(Rows from a dataset)
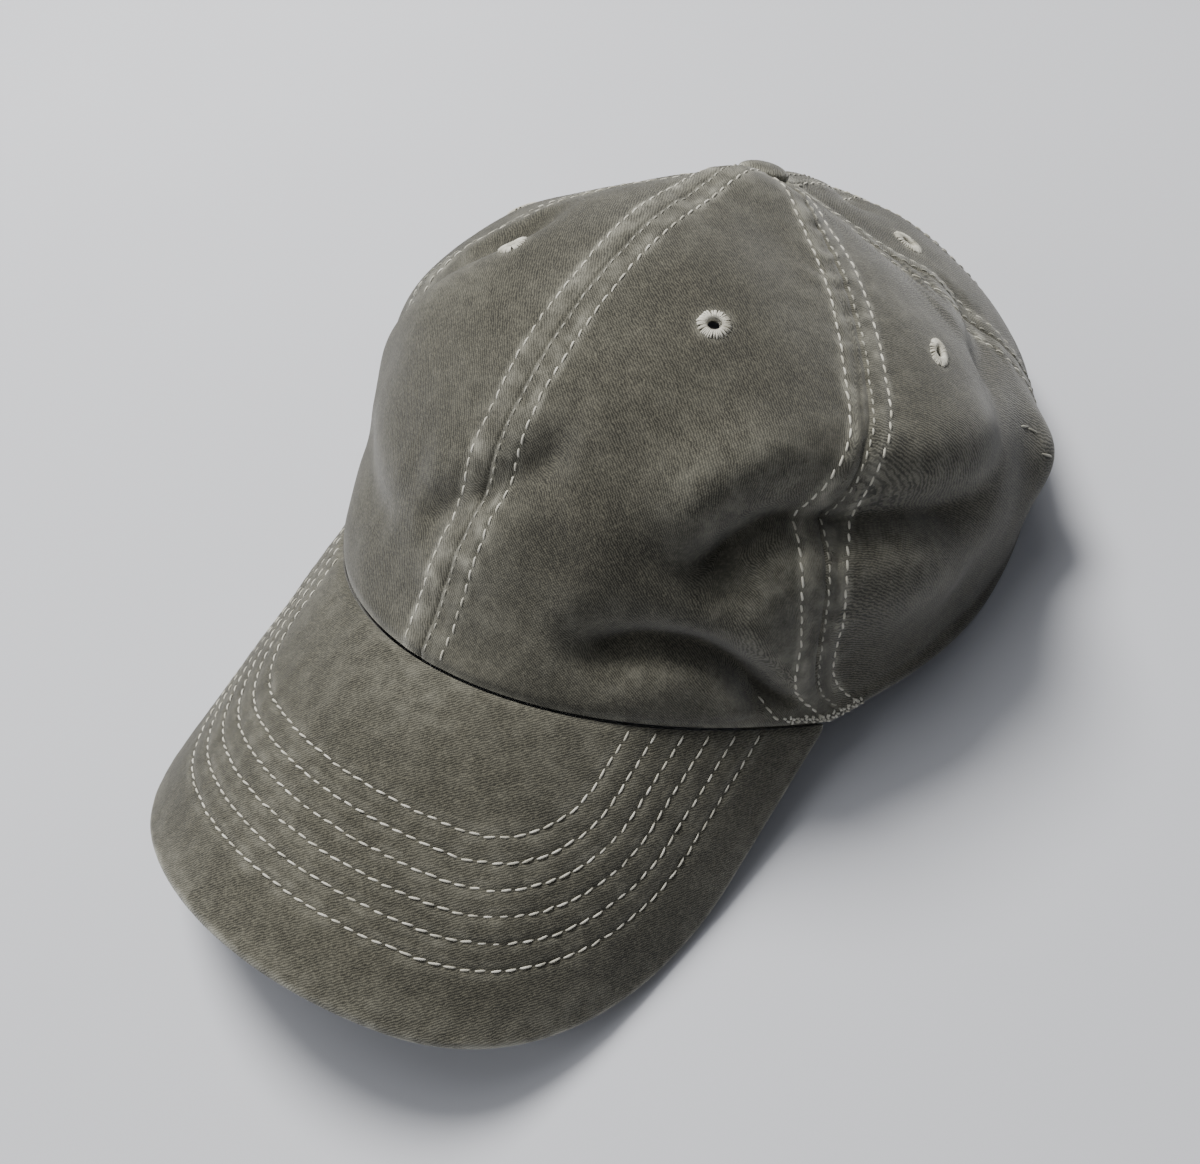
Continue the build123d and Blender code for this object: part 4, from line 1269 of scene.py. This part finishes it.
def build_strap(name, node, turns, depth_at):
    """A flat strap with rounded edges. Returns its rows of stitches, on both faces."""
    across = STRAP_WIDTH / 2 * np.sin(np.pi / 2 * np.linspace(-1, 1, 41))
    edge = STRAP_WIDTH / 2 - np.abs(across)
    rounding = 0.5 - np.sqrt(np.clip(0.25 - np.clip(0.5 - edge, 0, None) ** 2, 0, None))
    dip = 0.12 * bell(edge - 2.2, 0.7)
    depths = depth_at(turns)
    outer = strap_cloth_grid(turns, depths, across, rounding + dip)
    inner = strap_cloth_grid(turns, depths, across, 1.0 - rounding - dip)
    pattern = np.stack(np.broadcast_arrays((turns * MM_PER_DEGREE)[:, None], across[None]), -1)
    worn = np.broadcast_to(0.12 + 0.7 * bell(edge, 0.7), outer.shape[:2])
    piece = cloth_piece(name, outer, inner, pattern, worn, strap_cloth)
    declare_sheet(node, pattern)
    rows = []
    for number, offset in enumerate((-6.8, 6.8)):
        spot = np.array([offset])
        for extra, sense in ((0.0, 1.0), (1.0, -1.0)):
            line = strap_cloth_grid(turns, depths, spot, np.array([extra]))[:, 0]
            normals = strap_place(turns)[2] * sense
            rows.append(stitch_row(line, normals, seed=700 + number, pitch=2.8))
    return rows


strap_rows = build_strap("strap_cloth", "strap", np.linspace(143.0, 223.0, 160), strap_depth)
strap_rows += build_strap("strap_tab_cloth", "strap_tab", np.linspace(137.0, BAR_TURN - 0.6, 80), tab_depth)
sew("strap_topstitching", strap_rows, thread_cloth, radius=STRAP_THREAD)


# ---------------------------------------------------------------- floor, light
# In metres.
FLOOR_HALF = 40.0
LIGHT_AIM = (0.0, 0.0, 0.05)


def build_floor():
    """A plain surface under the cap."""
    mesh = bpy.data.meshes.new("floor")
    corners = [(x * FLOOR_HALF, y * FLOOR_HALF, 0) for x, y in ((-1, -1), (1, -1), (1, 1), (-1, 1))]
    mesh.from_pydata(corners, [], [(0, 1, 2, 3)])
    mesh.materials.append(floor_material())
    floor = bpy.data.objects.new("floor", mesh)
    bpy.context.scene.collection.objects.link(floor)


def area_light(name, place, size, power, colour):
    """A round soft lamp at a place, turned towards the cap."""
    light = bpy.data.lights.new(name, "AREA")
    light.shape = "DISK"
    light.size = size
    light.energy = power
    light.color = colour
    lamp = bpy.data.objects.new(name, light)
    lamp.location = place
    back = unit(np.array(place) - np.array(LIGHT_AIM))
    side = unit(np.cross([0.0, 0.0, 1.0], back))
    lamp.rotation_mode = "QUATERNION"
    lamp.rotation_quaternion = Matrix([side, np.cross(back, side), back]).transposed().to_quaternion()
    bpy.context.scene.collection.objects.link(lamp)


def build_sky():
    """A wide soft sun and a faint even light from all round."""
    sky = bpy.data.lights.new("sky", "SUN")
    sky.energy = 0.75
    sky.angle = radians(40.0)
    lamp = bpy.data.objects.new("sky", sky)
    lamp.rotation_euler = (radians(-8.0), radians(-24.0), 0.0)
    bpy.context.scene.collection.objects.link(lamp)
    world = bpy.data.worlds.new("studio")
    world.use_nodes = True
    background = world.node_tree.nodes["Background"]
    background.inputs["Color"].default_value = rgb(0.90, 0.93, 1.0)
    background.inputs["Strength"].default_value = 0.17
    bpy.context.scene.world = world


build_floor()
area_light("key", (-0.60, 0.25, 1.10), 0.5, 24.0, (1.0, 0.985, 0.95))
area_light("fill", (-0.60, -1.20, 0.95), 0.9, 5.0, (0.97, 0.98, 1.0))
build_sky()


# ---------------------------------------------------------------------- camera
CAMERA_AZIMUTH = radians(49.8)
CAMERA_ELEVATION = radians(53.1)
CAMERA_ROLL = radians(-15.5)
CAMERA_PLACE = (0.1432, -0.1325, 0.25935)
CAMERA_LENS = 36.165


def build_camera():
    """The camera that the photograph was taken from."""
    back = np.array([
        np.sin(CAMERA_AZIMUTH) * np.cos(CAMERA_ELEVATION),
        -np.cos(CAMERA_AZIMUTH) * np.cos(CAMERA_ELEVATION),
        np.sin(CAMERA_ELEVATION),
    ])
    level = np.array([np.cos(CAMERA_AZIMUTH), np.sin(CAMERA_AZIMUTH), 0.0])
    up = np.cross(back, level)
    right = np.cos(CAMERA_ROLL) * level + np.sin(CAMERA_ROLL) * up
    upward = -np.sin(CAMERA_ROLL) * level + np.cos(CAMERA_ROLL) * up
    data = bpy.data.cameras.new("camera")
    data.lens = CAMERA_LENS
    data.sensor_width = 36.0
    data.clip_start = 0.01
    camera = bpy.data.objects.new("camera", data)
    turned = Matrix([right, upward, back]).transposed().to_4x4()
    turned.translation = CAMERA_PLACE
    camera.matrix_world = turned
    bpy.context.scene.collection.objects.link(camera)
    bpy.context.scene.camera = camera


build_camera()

--

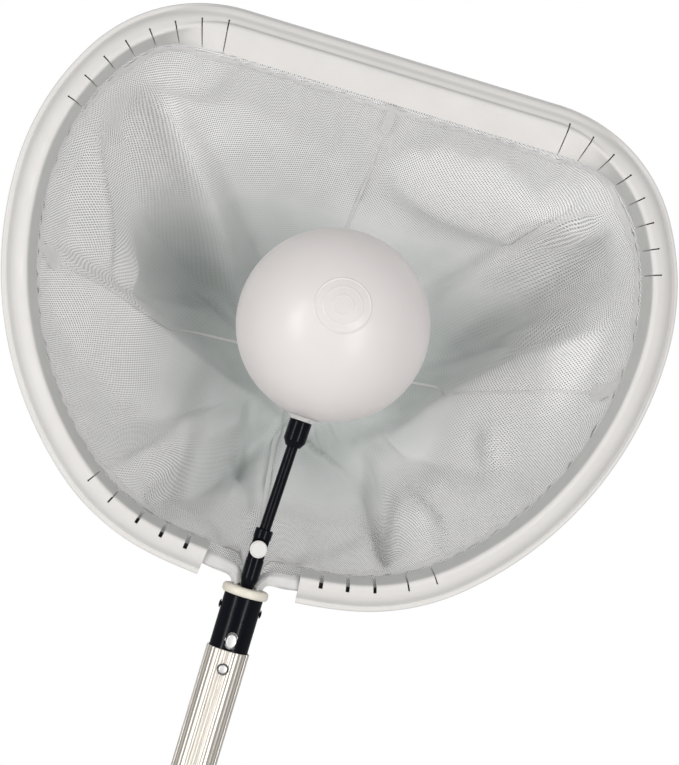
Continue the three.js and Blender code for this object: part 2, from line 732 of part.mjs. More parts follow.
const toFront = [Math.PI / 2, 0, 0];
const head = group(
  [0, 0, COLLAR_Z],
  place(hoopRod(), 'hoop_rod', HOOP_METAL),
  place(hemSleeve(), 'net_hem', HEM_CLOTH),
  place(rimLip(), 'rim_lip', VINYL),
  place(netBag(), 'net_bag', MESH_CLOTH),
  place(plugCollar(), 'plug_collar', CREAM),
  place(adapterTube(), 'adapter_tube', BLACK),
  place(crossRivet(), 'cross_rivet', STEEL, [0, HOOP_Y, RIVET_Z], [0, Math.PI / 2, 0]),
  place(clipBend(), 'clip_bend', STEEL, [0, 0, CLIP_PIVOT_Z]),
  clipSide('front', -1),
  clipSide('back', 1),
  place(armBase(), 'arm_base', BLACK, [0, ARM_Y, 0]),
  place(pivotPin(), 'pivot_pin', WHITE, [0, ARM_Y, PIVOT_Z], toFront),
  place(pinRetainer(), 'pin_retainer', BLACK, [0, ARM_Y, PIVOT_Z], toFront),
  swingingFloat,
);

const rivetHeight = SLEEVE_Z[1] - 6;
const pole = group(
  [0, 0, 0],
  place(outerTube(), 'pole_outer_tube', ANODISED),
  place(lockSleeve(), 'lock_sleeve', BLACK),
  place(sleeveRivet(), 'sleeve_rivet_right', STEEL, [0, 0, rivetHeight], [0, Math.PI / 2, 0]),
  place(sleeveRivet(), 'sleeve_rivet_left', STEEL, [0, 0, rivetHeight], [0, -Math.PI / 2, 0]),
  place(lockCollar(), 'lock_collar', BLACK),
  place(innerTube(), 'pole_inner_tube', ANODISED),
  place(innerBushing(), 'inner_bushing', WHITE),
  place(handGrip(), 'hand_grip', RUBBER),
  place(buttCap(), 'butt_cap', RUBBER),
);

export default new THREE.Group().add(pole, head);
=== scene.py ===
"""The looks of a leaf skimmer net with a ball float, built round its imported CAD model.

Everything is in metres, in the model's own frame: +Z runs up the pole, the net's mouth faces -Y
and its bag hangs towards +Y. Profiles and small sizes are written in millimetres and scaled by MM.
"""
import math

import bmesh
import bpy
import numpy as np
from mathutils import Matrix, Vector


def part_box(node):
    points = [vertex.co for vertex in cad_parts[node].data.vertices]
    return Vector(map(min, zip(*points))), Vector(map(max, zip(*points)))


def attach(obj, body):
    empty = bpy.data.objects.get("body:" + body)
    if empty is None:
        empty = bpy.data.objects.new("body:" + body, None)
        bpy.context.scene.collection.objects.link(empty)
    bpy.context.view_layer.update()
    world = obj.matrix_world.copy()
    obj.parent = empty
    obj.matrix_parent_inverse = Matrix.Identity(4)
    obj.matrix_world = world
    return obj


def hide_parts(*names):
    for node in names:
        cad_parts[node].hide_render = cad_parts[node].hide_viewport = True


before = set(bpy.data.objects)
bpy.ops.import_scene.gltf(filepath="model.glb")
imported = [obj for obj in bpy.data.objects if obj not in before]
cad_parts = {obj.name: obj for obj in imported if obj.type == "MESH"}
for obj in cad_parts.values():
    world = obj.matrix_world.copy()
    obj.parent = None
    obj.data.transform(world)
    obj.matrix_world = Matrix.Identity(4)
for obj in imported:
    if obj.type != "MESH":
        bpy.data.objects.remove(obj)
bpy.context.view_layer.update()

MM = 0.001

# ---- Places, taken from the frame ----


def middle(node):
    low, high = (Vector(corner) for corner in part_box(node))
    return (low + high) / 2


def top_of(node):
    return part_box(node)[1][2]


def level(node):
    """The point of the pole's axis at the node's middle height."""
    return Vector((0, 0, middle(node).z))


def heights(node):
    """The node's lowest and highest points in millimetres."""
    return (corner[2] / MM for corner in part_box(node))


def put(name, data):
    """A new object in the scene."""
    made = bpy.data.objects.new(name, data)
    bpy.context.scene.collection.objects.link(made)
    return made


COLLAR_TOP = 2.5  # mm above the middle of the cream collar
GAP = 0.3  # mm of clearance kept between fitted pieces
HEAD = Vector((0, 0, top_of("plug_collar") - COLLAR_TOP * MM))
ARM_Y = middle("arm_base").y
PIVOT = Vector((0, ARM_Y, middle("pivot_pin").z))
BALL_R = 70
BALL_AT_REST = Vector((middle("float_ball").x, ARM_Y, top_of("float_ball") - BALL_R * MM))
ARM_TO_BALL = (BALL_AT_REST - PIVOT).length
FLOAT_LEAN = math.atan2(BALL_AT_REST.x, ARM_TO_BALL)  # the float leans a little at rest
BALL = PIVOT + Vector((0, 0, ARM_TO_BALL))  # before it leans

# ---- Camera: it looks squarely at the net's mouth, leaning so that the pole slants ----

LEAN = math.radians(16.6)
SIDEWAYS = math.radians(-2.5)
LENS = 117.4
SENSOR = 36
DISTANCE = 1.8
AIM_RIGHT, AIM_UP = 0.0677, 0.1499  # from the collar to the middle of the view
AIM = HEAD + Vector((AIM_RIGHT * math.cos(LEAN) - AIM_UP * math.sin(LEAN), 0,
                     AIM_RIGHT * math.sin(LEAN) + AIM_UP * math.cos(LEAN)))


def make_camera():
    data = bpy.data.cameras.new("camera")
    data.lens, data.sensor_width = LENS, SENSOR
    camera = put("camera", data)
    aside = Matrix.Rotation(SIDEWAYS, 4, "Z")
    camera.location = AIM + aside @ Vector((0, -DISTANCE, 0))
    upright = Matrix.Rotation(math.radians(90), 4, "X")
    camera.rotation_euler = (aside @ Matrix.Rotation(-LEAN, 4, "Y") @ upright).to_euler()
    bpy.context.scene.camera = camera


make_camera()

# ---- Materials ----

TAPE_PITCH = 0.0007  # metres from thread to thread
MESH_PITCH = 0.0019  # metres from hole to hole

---

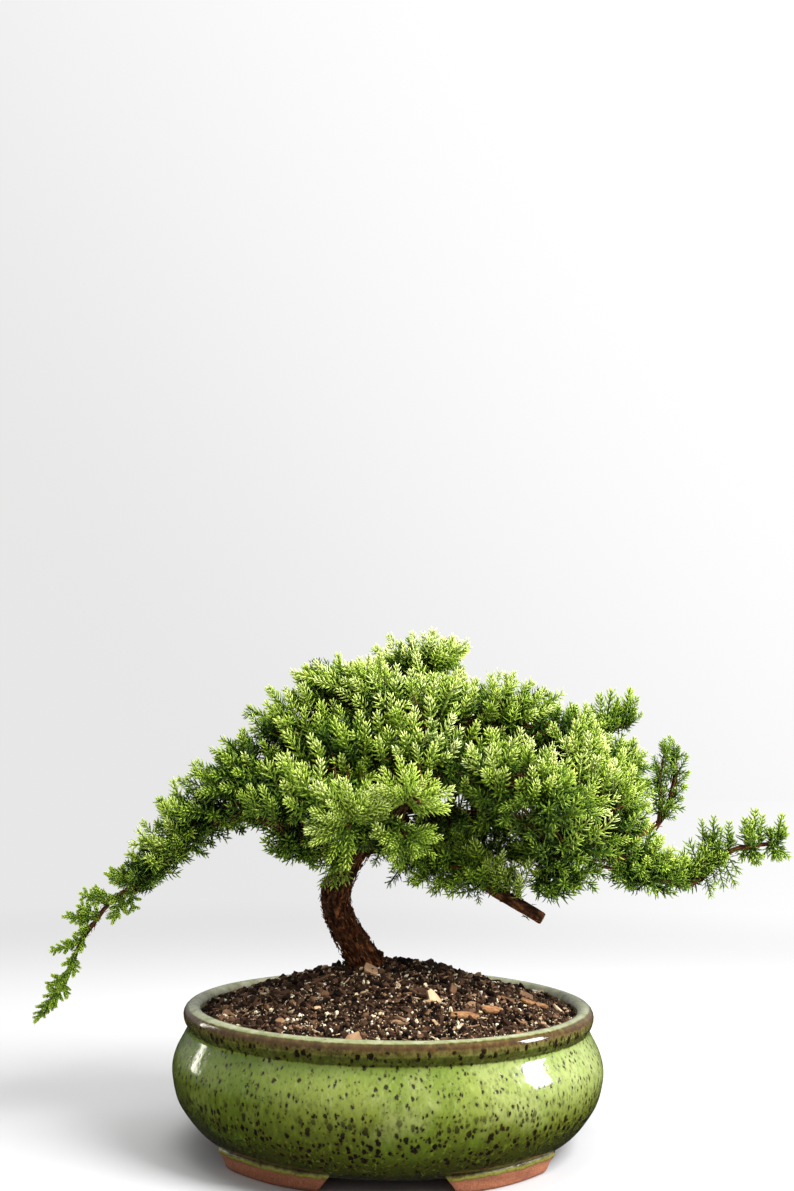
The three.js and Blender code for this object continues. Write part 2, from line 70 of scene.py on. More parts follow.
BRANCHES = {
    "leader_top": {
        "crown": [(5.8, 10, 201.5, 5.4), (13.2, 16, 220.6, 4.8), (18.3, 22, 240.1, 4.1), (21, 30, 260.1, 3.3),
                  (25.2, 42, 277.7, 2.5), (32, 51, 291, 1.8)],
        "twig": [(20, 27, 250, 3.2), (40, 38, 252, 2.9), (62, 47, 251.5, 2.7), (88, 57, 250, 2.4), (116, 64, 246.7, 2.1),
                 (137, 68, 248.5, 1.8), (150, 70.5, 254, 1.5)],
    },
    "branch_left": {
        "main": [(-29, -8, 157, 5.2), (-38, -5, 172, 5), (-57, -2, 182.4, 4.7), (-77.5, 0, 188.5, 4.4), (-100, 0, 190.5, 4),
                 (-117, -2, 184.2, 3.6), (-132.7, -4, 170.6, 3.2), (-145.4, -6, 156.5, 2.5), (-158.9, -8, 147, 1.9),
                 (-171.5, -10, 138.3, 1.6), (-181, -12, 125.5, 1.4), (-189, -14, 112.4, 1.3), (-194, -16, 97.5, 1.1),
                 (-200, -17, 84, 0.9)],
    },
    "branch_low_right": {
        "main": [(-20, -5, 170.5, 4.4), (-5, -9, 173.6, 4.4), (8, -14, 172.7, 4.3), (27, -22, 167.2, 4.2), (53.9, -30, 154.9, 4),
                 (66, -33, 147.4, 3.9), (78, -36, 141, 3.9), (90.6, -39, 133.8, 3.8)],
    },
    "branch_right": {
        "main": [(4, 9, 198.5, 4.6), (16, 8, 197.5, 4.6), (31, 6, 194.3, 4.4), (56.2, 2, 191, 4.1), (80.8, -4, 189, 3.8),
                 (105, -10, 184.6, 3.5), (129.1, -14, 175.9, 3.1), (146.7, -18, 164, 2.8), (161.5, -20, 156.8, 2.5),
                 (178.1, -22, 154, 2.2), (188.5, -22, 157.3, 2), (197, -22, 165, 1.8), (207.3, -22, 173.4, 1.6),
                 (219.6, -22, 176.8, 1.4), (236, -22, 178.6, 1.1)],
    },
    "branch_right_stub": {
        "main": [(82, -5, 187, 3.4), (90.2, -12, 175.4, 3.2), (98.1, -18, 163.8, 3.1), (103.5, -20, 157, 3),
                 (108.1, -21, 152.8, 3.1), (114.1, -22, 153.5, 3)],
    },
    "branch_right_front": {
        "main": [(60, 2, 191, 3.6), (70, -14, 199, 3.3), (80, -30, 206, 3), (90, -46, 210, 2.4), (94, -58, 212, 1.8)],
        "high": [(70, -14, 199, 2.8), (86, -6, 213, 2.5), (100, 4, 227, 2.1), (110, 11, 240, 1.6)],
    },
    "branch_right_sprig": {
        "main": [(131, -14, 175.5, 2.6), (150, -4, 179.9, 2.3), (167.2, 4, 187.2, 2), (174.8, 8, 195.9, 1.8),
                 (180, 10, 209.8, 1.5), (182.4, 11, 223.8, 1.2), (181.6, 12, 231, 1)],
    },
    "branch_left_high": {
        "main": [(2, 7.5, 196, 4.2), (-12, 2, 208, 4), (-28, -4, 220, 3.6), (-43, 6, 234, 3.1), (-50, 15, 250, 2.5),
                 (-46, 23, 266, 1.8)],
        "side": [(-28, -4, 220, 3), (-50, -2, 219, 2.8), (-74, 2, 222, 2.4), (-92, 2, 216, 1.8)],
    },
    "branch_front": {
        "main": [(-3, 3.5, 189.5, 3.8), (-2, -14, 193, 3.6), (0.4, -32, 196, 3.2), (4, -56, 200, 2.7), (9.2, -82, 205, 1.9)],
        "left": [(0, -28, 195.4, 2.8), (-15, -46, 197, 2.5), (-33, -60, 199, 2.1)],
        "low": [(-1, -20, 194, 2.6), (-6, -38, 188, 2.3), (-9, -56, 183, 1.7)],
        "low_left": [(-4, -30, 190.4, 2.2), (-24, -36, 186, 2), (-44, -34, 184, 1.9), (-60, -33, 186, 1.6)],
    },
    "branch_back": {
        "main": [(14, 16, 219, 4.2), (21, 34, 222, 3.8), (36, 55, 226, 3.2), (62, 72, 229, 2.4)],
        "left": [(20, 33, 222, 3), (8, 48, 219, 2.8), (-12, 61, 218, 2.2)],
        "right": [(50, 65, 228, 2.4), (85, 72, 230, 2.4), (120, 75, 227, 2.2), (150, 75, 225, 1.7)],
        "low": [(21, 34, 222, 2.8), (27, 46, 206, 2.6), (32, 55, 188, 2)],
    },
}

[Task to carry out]
Look above for the line that contains "Continue the three.js". Starting there, transcribe every line exactly until you have copied the line that contains "zip(*points))), Vector(map(max, zip(*points)))".

[Solution below]
Continue the three.js and Blender code for this object: part 2, from line 732 of part.mjs. More parts follow.
const toFront = [Math.PI / 2, 0, 0];
const head = group(
  [0, 0, COLLAR_Z],
  place(hoopRod(), 'hoop_rod', HOOP_METAL),
  place(hemSleeve(), 'net_hem', HEM_CLOTH),
  place(rimLip(), 'rim_lip', VINYL),
  place(netBag(), 'net_bag', MESH_CLOTH),
  place(plugCollar(), 'plug_collar', CREAM),
  place(adapterTube(), 'adapter_tube', BLACK),
  place(crossRivet(), 'cross_rivet', STEEL, [0, HOOP_Y, RIVET_Z], [0, Math.PI / 2, 0]),
  place(clipBend(), 'clip_bend', STEEL, [0, 0, CLIP_PIVOT_Z]),
  clipSide('front', -1),
  clipSide('back', 1),
  place(armBase(), 'arm_base', BLACK, [0, ARM_Y, 0]),
  place(pivotPin(), 'pivot_pin', WHITE, [0, ARM_Y, PIVOT_Z], toFront),
  place(pinRetainer(), 'pin_retainer', BLACK, [0, ARM_Y, PIVOT_Z], toFront),
  swingingFloat,
);

const rivetHeight = SLEEVE_Z[1] - 6;
const pole = group(
  [0, 0, 0],
  place(outerTube(), 'pole_outer_tube', ANODISED),
  place(lockSleeve(), 'lock_sleeve', BLACK),
  place(sleeveRivet(), 'sleeve_rivet_right', STEEL, [0, 0, rivetHeight], [0, Math.PI / 2, 0]),
  place(sleeveRivet(), 'sleeve_rivet_left', STEEL, [0, 0, rivetHeight], [0, -Math.PI / 2, 0]),
  place(lockCollar(), 'lock_collar', BLACK),
  place(innerTube(), 'pole_inner_tube', ANODISED),
  place(innerBushing(), 'inner_bushing', WHITE),
  place(handGrip(), 'hand_grip', RUBBER),
  place(buttCap(), 'butt_cap', RUBBER),
);

export default new THREE.Group().add(pole, head);
=== scene.py ===
"""The looks of a leaf skimmer net with a ball float, built round its imported CAD model.

Everything is in metres, in the model's own frame: +Z runs up the pole, the net's mouth faces -Y
and its bag hangs towards +Y. Profiles and small sizes are written in millimetres and scaled by MM.
"""
import math

import bmesh
import bpy
import numpy as np
from mathutils import Matrix, Vector


def part_box(node):
    points = [vertex.co for vertex in cad_parts[node].data.vertices]
    return Vector(map(min, zip(*points))), Vector(map(max, zip(*points)))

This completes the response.